HBR: AI is a hot topic right now. As a data scientist and a researcher, how do you think about the recent progress in your field?
Mason: If we were having this conversation eight or 10 years ago, it would have been about big data - about whether we could even build the infrastructure to get all the data into one place and to query it. Once you can do that, you can do analytics, which is essentially counting things to answer questions that have business value or product value. People could always count things in data, but the change we saw about eight years ago was that new software made doing it affordable and accessible for a wide variety of people who never could do it before.
And that led to the rise of data science, which is about counting things cleverly, predicting things, and building models on data. Because that modeling was now so much cheaper, it was applied not just to very high-value problems, like actuarial science, but to things that may seem fairly trivial, like recommendations, search results, and that kind of stuff.
Then we had machine learning, which is a set of tools inside data science that let you count things cleverly and incorporate feedback loops. We began using the models to get more data from the world, and then fed the data back into those models so that they improved over time.
Now, today, we talk about AI. The term itself is a little bit loose - it has both a technical meaning and a marketing meaning - but it's essentially about using machine learning, and specifically deep learning, to enable applications that are built on top of this stack. That means that you can't do AI without machine learning. You also can't do machine learning without analytics, and you can't do analytics without data infrastructure. And so that's how I see them all being related.
How do machine learning and AI fit into companies' existing data capabilities?
Data science is used in multiple ways inside an organization, and a really common mistake I see people make in managing it is assuming that because it runs on one tech stack, it's just one thing. But I'd break it down into three capabilities, all of which rely on the same technology. The first capability is understanding the business. That's analytics, or business intelligence - being able to ask questions and analyze information to make better decisions. It's usually run out of the CFO or COO's office. It's not necessarily a technical domain.
The second capability is product data science: building algorithms and systems - which may use machine learning and AI - that actually improve the product. This is where things like spam filters, recommendation systems, search algorithms, and data visualization come in. This capability usually sits under a line of business and is run out of product development or engineering.
The last data capability is one that tends to get neglected or lumped in with product data science.

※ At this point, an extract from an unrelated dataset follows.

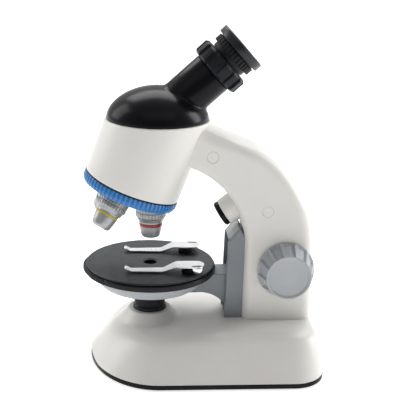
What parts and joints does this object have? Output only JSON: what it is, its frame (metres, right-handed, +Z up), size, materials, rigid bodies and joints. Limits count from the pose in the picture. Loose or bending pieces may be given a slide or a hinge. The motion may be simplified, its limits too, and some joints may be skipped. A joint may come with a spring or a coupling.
{
  "type": "microscope",
  "caption": "Toy compound microscope: tilted head with a rotating nosepiece, inclined eyepiece, curved arm, round stage with clips, focus knobs and a lit base.",
  "frame": {"origin": "middle of the footprint, on the surface that the rubber feet stand on", "axes": "+Z up, +X from the stage towards the arm and knobs, +Y to the far side; the XZ plane is the plane of symmetry"},
  "size_m": [0.1414, 0.1036, 0.2007],
  "materials": {
    "white_shell": "satin moulded ABS, warm white",
    "black_base": "satin moulded ABS, black",
    "rubber": "matt",
    "screw_steel": "zinc plated",
    "inner_black": "matt moulded plastic",
    "cell_jacket": "printed film jacket, plain",
    "spring_steel": "nickel plated",
    "black_gloss": "glossy moulded ABS, black",
    "clear_lens": "polished",
    "circuit_board": "solder mask",
    "switch_red": "satin black",
    "grey_plastic": "satin moulded ABS, mid grey",
    "mirror_glass": "front surface aluminised",
    "blue_ring": "satin moulded ABS, blue",
    "objective_metal": "satin silver plating",
    "band_red": "satin",
    "band_yellow": "satin",
    "band_green": "satin",
    "stage_black": "fine texture",
    "light_grey": "satin moulded ABS, light grey",
    "blue_film": "tinted film",
    "clip_metal": "polished plating",
    "brass_gear": "machined"
  },
  "bodies": {
    "base": {"arm_plugs": "white_shell", "arm_screws": "screw_steel", "arm_shell_far": "white_shell", "arm_shell_near": "white_shell", "base_plate": "black_base", "base_screws": "screw_steel", "base_shell": "white_shell", "battery_cells": "cell_jacket", "battery_contacts": "spring_steel", "battery_door": "black_base", "battery_tray": "inner_black", "detent_ball": "screw_steel", "detent_spring": "spring_steel", "eyepiece_tube": "black_gloss", "focus_column": "grey_plastic", "head_dome": "black_gloss", "head_drum": "white_shell", "lamp_board": "circuit_board", "lamp_housing": "black_gloss", "lamp_lens": "clear_lens", "mirror": "mirror_glass", "mirror_bracket": "inner_black", "nosepiece_pivot": "screw_steel", "nosepiece_plate": "inner_black", "pod_bezel": "black_gloss", "pod_board": "circuit_board", "pod_housing": "white_shell", "pod_lens": "clear_lens", "rubber_feet": "rubber", "switch_frame": "black_base"},
    "nosepiece": {"nosepiece_ring": "blue_ring", "nosepiece_turret": "inner_black", "objective_high": "objective_metal", "band_red": "band_red", "objective_low": "objective_metal", "band_yellow": "band_yellow", "objective_middle": "objective_metal", "band_green": "band_green", "objective_lenses": "clear_lens"},
    "zoom": {"zoom_ring": "black_gloss"},
    "eyepiece": {"eyepiece_barrel": "black_gloss", "eye_lens": "clear_lens", "field_lens": "clear_lens"},
    "focus": {"focus_shaft": "screw_steel", "focus_pinion": "brass_gear", "focus_knob_near": "grey_plastic", "focus_knob_far": "grey_plastic"},
    "stage": {"stage_plate": "stage_black", "stage_rim": "black_gloss", "stage_dish": "light_grey", "stage_bracket": "grey_plastic", "focus_rack": "grey_plastic", "wheel_pivot": "screw_steel", "clip_posts": "inner_black"},
    "wheel": {"filter_wheel": "inner_black", "colour_filters": "blue_film"},
    "clip_near": {"clip_near": "clip_metal"},
    "clip_far": {"clip_far": "clip_metal"},
    "switch": {"switch_rocker": "switch_red"}
  },
  "joints": [
    {"name": "nosepiece_turn", "type": "hinge", "parent": "base", "child": "nosepiece", "pos_m": [-0.03085, 0, 0.1382], "axis": [0.342, 0, 0.9397], "continuous": true},
    {"name": "zoom_turn", "type": "hinge", "parent": "base", "child": "zoom", "pos_m": [-0.03085, 0, 0.1426], "axis": [0.7373, 0, 0.6756], "range_deg": [0, 180]},
    {"name": "eyepiece_slide", "type": "slide", "parent": "base", "child": "eyepiece", "axis": [0.7373, 0, 0.6756], "range_m": [0, 0.003]},
    {"name": "focus_turn", "type": "hinge", "parent": "base", "child": "focus", "pos_m": [0.04845, 0, 0.0603], "axis": [0, 1, 0], "range_deg": [-48, 105]},
    {"name": "stage_lift", "type": "slide", "parent": "base", "child": "stage", "axis": [0, 0, 1], "range_m": [-0.0059, 0.0129]},
    {"name": "filter_wheel_turn", "type": "hinge", "parent": "stage", "child": "wheel", "pos_m": [-0.03935, 0, 0.0571], "axis": [0, 0, 1], "continuous": true},
    {"name": "clip_near_swing", "type": "hinge", "parent": "stage", "child": "clip_near", "pos_m": [-0.00885, -0.017, 0.063], "axis": [0, 0, 1], "range_deg": [-28, 28]},
    {"name": "clip_far_swing", "type": "hinge", "parent": "stage", "child": "clip_far", "pos_m": [-0.00885, 0.017, 0.063], "axis": [0, 0, 1], "range_deg": [-28, 28]},
    {"name": "switch_rock", "type": "hinge", "parent": "base", "child": "switch", "pos_m": [0.06845, 0, 0.0142], "axis": [0, 1, 0], "range_deg": [-14, 0]}
  ],
  "couplings": [
    {"joint": "zoom_turn", "follows": "eyepiece_slide", "rad_per_m": 1047.2},
    {"joint": "stage_lift", "follows": "focus_turn", "m_per_rad": 0.007}
  ]
}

It's an R&D capability - using data to open up new product, new business, and new revenue opportunities.
Are all three capabilities changed by machine learning and AI?

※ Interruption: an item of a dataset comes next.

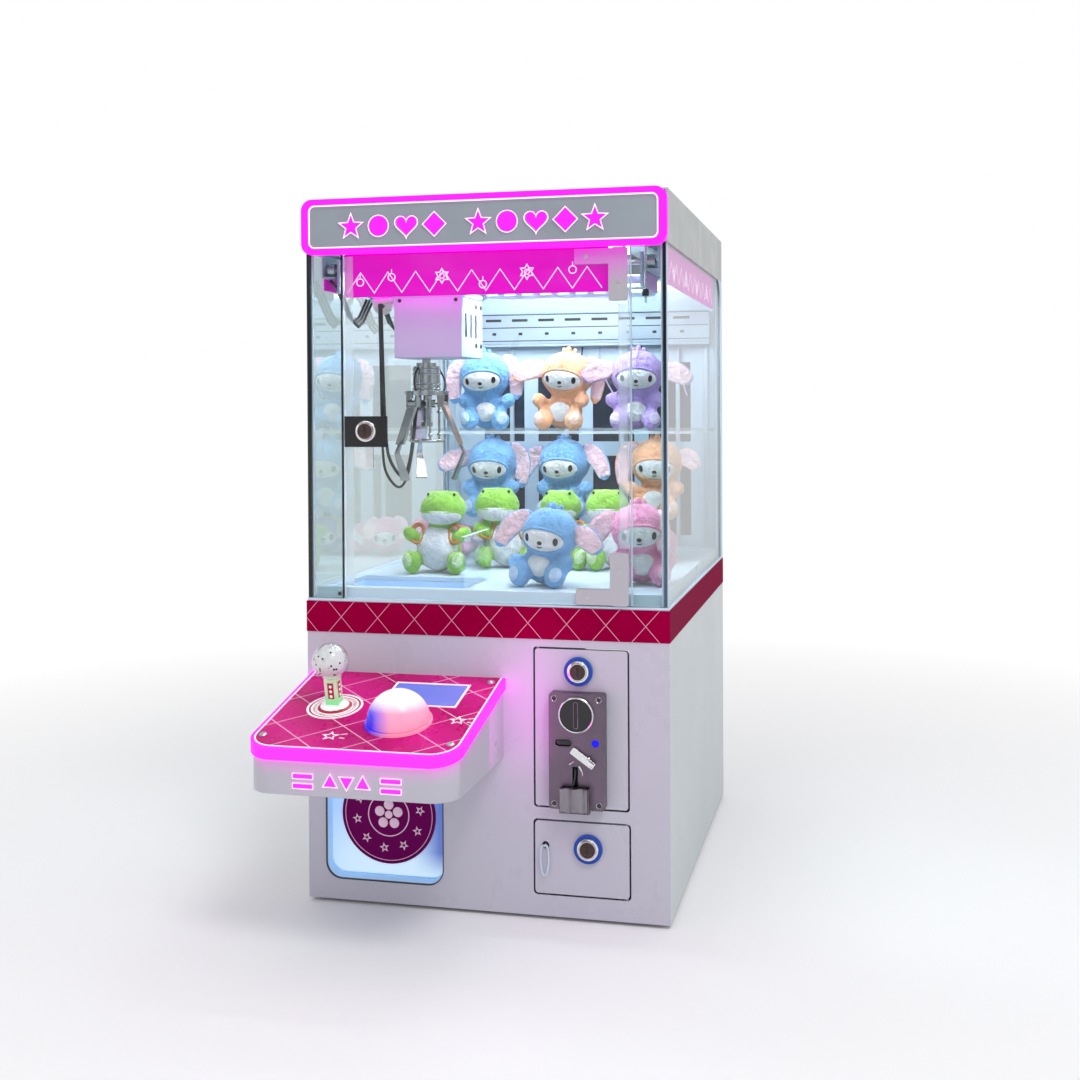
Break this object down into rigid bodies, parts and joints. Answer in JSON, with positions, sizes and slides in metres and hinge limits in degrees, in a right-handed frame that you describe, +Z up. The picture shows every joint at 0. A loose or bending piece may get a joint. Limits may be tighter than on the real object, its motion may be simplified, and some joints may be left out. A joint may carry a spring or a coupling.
{
  "type": "claw crane machine",
  "caption": "Table-top claw crane machine: glass toy chamber with travelling three-finger claw, control desk, coin door and prize flap.",
  "frame": {"origin": "centre of the cabinet's flat underside; the rubber feet stand 4 mm below it", "axes": "+Z up, +X to the player's right, +Y from the player towards the back"},
  "size_m": [0.4216, 0.709, 0.805],
  "materials": {
    "white_steel": "gloss powder coat",
    "pan_steel": "satin powder coat",
    "rubber_foot": "matt",
    "belt_film": "gloss printed film",
    "white_plastic": "gloss moulding",
    "clear_acrylic": "clear",
    "clear_glass": "clear, tempered",
    "rear_paint": "satin",
    "header_paint": "satin",
    "header_grey": "satin acrylic",
    "magenta_light": "translucent, lit from behind",
    "valance_print": "printed acrylic",
    "light_diffuser": "opal, lit from behind",
    "gantry_paint": "satin",
    "desk_print": "printed acrylic",
    "screen_glass": "lit display",
    "dark_plastic": "matt moulding",
    "bright_steel": "brushed",
    "circuit_board": "solder-resist green",
    "acceptor_steel": "brushed",
    "chrome_lock": "polished",
    "claw_chrome": "polished",
    "motor_dark": "satin",
    "flap_panel": "translucent acrylic",
    "stick_clear": "clear, lit",
    "ball_clear": "clear globe",
    "button_white": "opal, lit",
    "cord": "braided",
    "cable_rubber": "satin",
    "plush_pastel": "short pile",
    "plush_green": "short pile"
  },
  "bodies": {
    "cabinet": {"base_pan": "pan_steel", "feet": "rubber_foot", "front_panel": "white_steel", "side_panels": "white_steel", "rear_panel": "white_steel", "belt_trim": "belt_film", "deck": "white_plastic", "prize_chute": "white_plastic", "chute_guard": "clear_acrylic", "fixed_glass": "clear_glass", "rear_frame": "rear_paint", "header_box": "header_paint", "header_face": "header_grey", "header_lights": "magenta_light", "valances": "valance_print", "chamber_lights": "light_diffuser", "gantry_rails": "gantry_paint", "display_shelf": "clear_acrylic", "desk_housing": "white_plastic", "desk_lights": "magenta_light", "desk_top_panel": "desk_print", "display_screen": "screen_glass", "joystick_base": "dark_plastic", "button_housing": "white_plastic", "coin_box": "bright_steel", "power_supply": "bright_steel", "control_board": "circuit_board", "mains_inlet": "dark_plastic", "plush_hooded_toys": "plush_pastel", "plush_frog_toys": "plush_green"},
    "glass_door": {"glass_door": "clear_glass", "door_brackets": "bright_steel", "glass_lock_plate": "dark_plastic"},
    "glass_lock": {"glass_lock": "chrome_lock"},
    "coin_door": {"coin_door": "white_steel", "coin_acceptor": "acceptor_steel"},
    "coin_lock": {"coin_lock": "chrome_lock"},
    "reject_lever": {"reject_lever": "bright_steel"},
    "return_flap": {"return_flap": "dark_plastic"},
    "cash_door": {"cash_door": "white_steel"},
    "cash_lock": {"cash_lock": "chrome_lock"},
    "prize_flap": {"prize_flap": "flap_panel"},
    "gimbal": {"gimbal_ring": "bright_steel"},
    "stick": {"joystick_stick": "stick_clear", "joystick_ball": "ball_clear"},
    "button": {"button_dome": "button_white"},
    "bridge": {"bridge_frame": "gantry_paint", "bridge_motor": "motor_dark"},
    "bridge_axle": {"bridge_axle": "bright_steel"},
    "trolley": {"trolley_frame": "bright_steel", "trolley_cover": "white_plastic", "winch_motor": "motor_dark", "lift_cord": "cord", "claw_cable": "cable_rubber"},
    "winch_drum": {"winch_drum": "bright_steel"},
    "claw": {"claw_housing": "claw_chrome"},
    "plunger": {"claw_plunger": "claw_chrome"},
    "finger_1": {"finger_1": "claw_chrome"},
    "finger_2": {"finger_2": "claw_chrome"},
    "finger_3": {"finger_3": "claw_chrome"}
  },
  "joints": [
    {"name": "glass_door_hinge", "type": "hinge", "parent": "cabinet", "child": "glass_door", "pos_m": [0.1615, -0.2575, 0.54], "axis": [0, 0, 1], "range_deg": [0, 100]},
    {"name": "glass_lock_turn", "type": "hinge", "parent": "glass_door", "child": "glass_lock", "pos_m": [-0.136, -0.258, 0.537], "axis": [0, 1, 0], "range_deg": [0, 90]},
    {"name": "coin_door_hinge", "type": "hinge", "parent": "cabinet", "child": "coin_door", "pos_m": [0.0628, -0.2566, 0.2095], "axis": [0, 0, -1], "range_deg": [0, 90]},
    {"name": "coin_lock_turn", "type": "hinge", "parent": "coin_door", "child": "coin_lock", "pos_m": [0.1095, -0.258, 0.273], "axis": [0, -1, 0], "range_deg": [0, 90]},
    {"name": "reject_lever_press", "type": "hinge", "parent": "coin_door", "child": "reject_lever", "pos_m": [0.117, -0.277, 0.1815], "axis": [0, 1, 0], "range_deg": [0, 20]},
    {"name": "return_flap_hinge", "type": "hinge", "parent": "coin_door", "child": "return_flap", "pos_m": [0.108, -0.268, 0.167], "axis": [-1, 0, 0], "range_deg": [0, 18]},
    {"name": "cash_door_hinge", "type": "hinge", "parent": "cabinet", "child": "cash_door", "pos_m": [0.162, -0.2566, 0.0655], "axis": [0, 0, 1], "range_deg": [0, 100]},
    {"name": "cash_lock_turn", "type": "hinge", "parent": "cash_door", "child": "cash_lock", "pos_m": [0.1195, -0.258, 0.078], "axis": [0, -1, 0], "range_deg": [0, 90]},
    {"name": "prize_flap_hinge", "type": "hinge", "parent": "cabinet", "child": "prize_flap", "pos_m": [-0.11825, -0.242, 0.148], "axis": [1, 0, 0], "range_deg": [0, 60]},
    {"name": "joystick_fore_aft", "type": "hinge", "parent": "cabinet", "child": "gimbal", "pos_m": [-0.14, -0.34248, 0.21289], "axis": [1, 0, 0], "range_deg": [-12, 12]},
    {"name": "joystick_side", "type": "hinge", "parent": "gimbal", "child": "stick", "pos_m": [-0.14, -0.34248, 0.21289], "axis": [0, 0.9761, 0.2175], "range_deg": [-12, 12]},
    {"name": "button_press", "type": "slide", "parent": "cabinet", "child": "button", "axis": [0, -0.2175, 0.9761], "range_m": [-0.0028, 0]},
    {"name": "bridge_travel", "type": "slide", "parent": "cabinet", "child": "bridge", "axis": [0, 1, 0], "range_m": [0, 0.17]},
    {"name": "bridge_axle_spin", "type": "hinge", "parent": "bridge", "child": "bridge_axle", "pos_m": [0, -0.23, 0.72355], "axis": [1, 0, 0], "continuous": true},
    {"name": "trolley_travel", "type": "slide", "parent": "bridge", "child": "trolley", "axis": [1, 0, 0], "range_m": [0, 0.2]},
    {"name": "claw_lift", "type": "slide", "parent": "trolley", "child": "claw", "axis": [0, 0, 1], "range_m": [-0.22, 0], "deforming": ["lift_cord", "claw_cable"]},
    {"name": "winch_drum_spin", "type": "hinge", "parent": "trolley", "child": "winch_drum", "pos_m": [-0.09, -0.1728, 0.66], "axis": [1, 0, 0], "continuous": true},
    {"name": "finger_1_hinge", "type": "hinge", "parent": "claw", "child": "finger_1", "pos_m": [-0.07, -0.184, 0.568], "axis": [0, 1, 0], "range_deg": [-6, 17]},
    {"name": "finger_2_hinge", "type": "hinge", "parent": "claw", "child": "finger_2", "pos_m": [-0.1, -0.16668, 0.568], "axis": [-0.866, -0.5, 0], "range_deg": [-6, 17]},
    {"name": "finger_3_hinge", "type": "hinge", "parent": "claw", "child": "finger_3", "pos_m": [-0.1, -0.20132, 0.568], "axis": [0.866, -0.5, 0], "range_deg": [-6, 17]},
    {"name": "plunger_lift", "type": "slide", "parent": "claw", "child": "plunger", "axis": [0, 0, 1], "range_m": [-0.0014, 0.0038]}
  ],
  "couplings": [
    {"joint": "bridge_axle_spin", "follows": "bridge_travel", "rad_per_m": -125},
    {"joint": "winch_drum_spin", "follows": "claw_lift", "rad_per_m": 90.909},
    {"joint": "finger_2_hinge", "follows": "finger_1_hinge", "ratio": 1},
    {"joint": "finger_3_hinge", "follows": "finger_1_hinge", "ratio": 1},
    {"joint": "plunger_lift", "follows": "finger_1_hinge", "m_per_rad": 0.012}
  ]
}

Let's take a moment and look more closely at what deep learning offers, since it's central to a lot of what people now call AI and is a big part of the progress in machine learning in recent years. First, deep learning makes data accessible that was previously inaccessible to any kind of analysis - you can actually find value in video and audio data, for example. The number of companies that have a large amount of that kind of data is still fairly small, but I do think it's likely to increase over time. Even analytics is impacted by the ability to use image data rather than just text or structured data. Second, deep learning enables new approaches to solving very difficult data science problems - text summarization, for example. Deep learning allows you to create predictive models at a level of quality and sophistication that was previously out of reach. And so deep learning also enhances the product function of data science because it can generate new product opportunities. For example, several companies are using deep learning very successfully in e-commerce recommendation systems. Then, of course, deep learning affects the R&D function by pushing the frontier of what is technically possible.

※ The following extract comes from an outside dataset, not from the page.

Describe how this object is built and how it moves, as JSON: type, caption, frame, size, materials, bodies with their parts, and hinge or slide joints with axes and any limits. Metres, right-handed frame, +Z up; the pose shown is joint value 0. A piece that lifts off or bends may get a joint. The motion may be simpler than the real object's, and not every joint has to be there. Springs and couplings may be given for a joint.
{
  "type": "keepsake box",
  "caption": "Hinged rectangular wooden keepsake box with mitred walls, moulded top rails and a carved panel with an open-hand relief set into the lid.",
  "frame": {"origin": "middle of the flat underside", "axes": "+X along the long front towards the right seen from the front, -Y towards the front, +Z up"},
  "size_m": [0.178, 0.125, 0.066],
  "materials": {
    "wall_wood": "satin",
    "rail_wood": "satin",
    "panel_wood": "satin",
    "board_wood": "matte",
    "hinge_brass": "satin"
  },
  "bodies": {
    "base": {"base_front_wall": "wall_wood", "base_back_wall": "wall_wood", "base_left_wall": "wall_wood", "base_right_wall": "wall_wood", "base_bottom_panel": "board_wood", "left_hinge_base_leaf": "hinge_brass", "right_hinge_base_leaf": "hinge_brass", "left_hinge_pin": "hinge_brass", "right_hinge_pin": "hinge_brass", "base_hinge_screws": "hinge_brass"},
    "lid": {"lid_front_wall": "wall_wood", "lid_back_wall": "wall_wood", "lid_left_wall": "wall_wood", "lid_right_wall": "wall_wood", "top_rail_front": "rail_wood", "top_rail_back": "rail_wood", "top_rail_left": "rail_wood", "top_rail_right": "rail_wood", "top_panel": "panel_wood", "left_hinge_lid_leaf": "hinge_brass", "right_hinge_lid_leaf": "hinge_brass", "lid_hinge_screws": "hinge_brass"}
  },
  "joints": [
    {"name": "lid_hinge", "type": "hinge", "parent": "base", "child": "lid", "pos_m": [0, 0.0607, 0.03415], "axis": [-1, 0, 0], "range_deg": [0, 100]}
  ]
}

So data science is about analytics, product development, and R&D. Is this a walk-before-you-run situation? Or should companies attempt all three at once?
It's a little bit of both. You'll leave opportunities on the table if you pursue only one of these use cases. However, it really helps to get your infrastructure and analytics piece to be fairly solid before jumping into R&D. And in practice we see that people are much more comfortable investing in cost-saving initiatives before they invest in new revenue opportunities. It's just more culturally acceptable.
What other mistakes do you see companies making in their data science efforts?
A big one involves process. We've noticed that people shoehorn this kind of stuff into the software engineering process, and that doesn't work. Developing data science systems is fundamentally different in several ways. At the outset of a data science project, you don't know if it's going to work. At the outset of a software engineering project, you know it's going to work.
This means that software engineering processes fail when they encounter uncertainty. By contrast, data science requires an experimental process that allows for uncertainty.
Also, every company has its own cultural hurdle to get over. A lot of companies aren't places where you can work on something that doesn't succeed, so the poor data scientists who do the risky research projects end up getting penalized in their annual reviews because they worked on something for two months that didn't pay off, even though they did great work. Data science requires having that cultural space to experiment and work on things that might fail. Companies need to understand that they're investing in a portfolio of initiatives, some of which will eventually pay off, generating dramatically more value than incremental product improvements do.
How do you navigate all the buzz around this topic, and how do you recommend executives do so?
I remain a relentless optimist about the potential of what we're now calling AI, but I'm also a pragmatist in the sense that I need to deliver systems that work to our clients, and that is quite a constraint. There are some folks running around making claims that are clearly exaggerated and ridiculous. In other cases, things that a few years ago we would have called regression analysis are now being called AI, just to enhance their value from a marketing perspective. So my advice is to keep in mind that there is no magic. At a conceptual level nothing here is out of reach of any executive's understanding. And if someone is pitching you on an idea and says, "I don't want to explain how it works, but it's AI," it's really important to keep asking: How does it work? What data goes in? What patterns might be in the data that the system could be learning? And what comes out? Because what comes out of a deep learning system is generally just a previously unlabeled data point that now has a label, along with some confidence in that label, and that's it. It's not intelligent in the sense that you and I are - and we're still a long, long way away from anything that looks like the kind of intelligence that a human has.